Because Employer has failed to file a timely answer to a claim petition, it is precluded from presenting any evidence in *422rebuttal or as an affirmative defense; the WCJ may only consider the allegations set forth in the claim petition and additional evidence presented by the claimant. Greeley v. Workmen’s Compensation Appeal Board (Matson Lumber Co.), 167 Pa.Cmwlth. 209, 647 A.2d 688 (1994), petition for allowance of appeal granted, 540 Pa. 607, 655 A.2d 994 (1995). In her petition, Claimant alleged that she suffered an injury to her right knee during the course of her employment, that she is disabled from that injury and that she gave timely notice to Employer. The allegations in her complaint are thus sufficient to meet her burden of proof.

Employer contends, however, that the WCJ failed to properly evaluate the evidence offered by Claimant. Employer contends that Claimant’s testimony is inconsistent and contradicts the allegations in her claim petition. Specifically, Employer argues that Claimant’s testimony that the seat belt in the ambulance was not operational contradicts the allegation in her claim petition that she “came out of her seat belt” and struck her knees into the door and the dashboard.

In Greeley, this Court stated, “where a claimant presents additional evidence which serves to rebut the allegations in the claim petition and which is accepted by the referee, the referee must determine the weight to be accorded to all the evidence [he] has accepted.” Id. at 687. The WCJ addressed the seat belt issue as follows:

Although the parties gave conflicting testimony as to whether or not the claimant’s seat belt was operational or in use at the time of the accident we make no finding on whether the seat belt was, in fact, operational as it is apparent that the seat belt was either not operational or improperly fastened. In either event the claimant was injured in the accident.

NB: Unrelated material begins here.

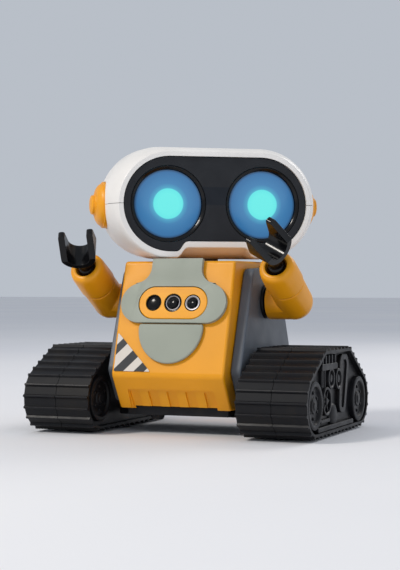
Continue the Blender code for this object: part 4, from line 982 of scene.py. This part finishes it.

Finding of Fact No. 7. The WCJ gave no weight to this testimony, finding it irrelevant as to whether the accident had, in fact, occurred.5

Based on the above discussion, the order of the Board is affirmed.

ORDER

AND NOW, this 1st day of March, 1996, the order of the Workmen’s Compensation Appeal Board in the above-captioned matter is hereby affirmed.

SMITH, J., dissents.

. Brown testified that Employer did not carry workers' compensation insurance because it mistakenly thought it was covered under the insurance policy of the Borough of Hellertown,

. The WCJ permitted Employer to present a defense to the claim petition pending a decision on the adequacy of Employer’s excuse for the untimely answer. Employer offered the testimony of three of its other employees.

.Where a claim for compensation involves a disability of fifty-two weeks or less, medical reports are admissible without the need for sworn testimony. Section 422 of the Workers’ Compensation Act (Act), Act of June 2, 1915, P.L. 736, os amended, 77 P.S. § 835.

. See also Straub v. Workmen's Compensation Appeal Board (City of Erie), 114 Pa.Cmwlth. 224, 538 A.2d 965 (1988) (where the employer filed its answer ten days in excess of the fifteen day period in Section 416, the excuse offered by the employer, that the petitioner was not prejudiced by the failure to tile a timely answer, was not adequate to justify its late filing).

. Employer also contends that the medical report submitted by Claimant contradicts the allegations in her complaint. We have reviewed the medical report and conclude that it is not inconsistent with the allegations in the claim petition that she suffered an injury to her right knee during the course of her employment when the ambulance in which she was a passenger was struck from behind by another vehicle and, as a result of that injury, she was disabled.